For several annoying weeks I tried one picture after another. Many were good but all of them served more as a distraction than focal points. It was New Years and I was at KenLake Lodge. It was a very mild winter and I sat outside with a clipboard in hand watching the water sparkle. Everywhere the water was touched by the sun's beams came alive and danced. In my mind I was back at Candidoda Lake and I remembered the joy and sense of wonder one more time. I was supposed to be creating only I was just mostly enjoying the temperature and watching the water. I did try hard to look creative when people walked by. I think it took some time before I was smart enough to realize I had stumbled across my new picture, and I have held it since.

Last fall I had an afternoon of water watching, not long but long enough to watch sunlight like diamonds ping cross the waves.
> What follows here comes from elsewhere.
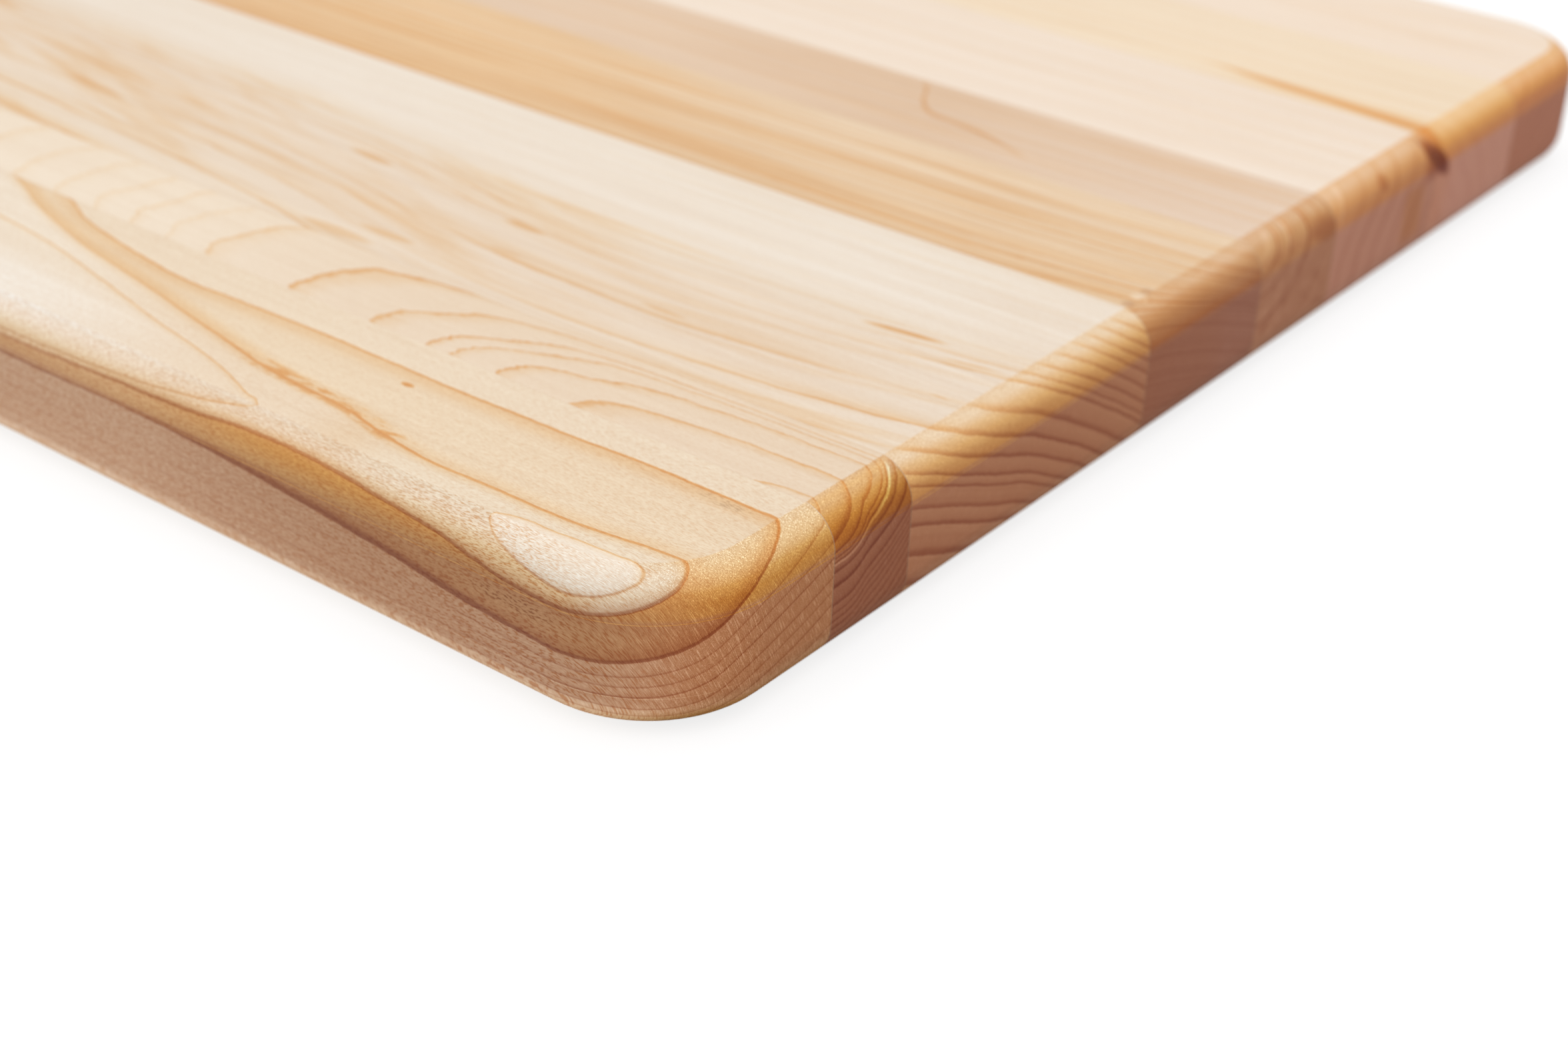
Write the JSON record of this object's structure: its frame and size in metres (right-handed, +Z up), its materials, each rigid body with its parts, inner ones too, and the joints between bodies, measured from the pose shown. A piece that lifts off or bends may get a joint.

There were dazzling rays that seemed to dance along the water's surface for no apparent reason. It was as if God, who loves us in ways we cannot fathom, put on a show just for me. It was a moment of divine confirmation that my mental image was an excellent choice.

The water is a symbol of God for me, and the sunlight is the gift of the Spirit that makes everything come to life. May the Spirit dance across your life today and dazzle you with the brilliance of God's mercy and love.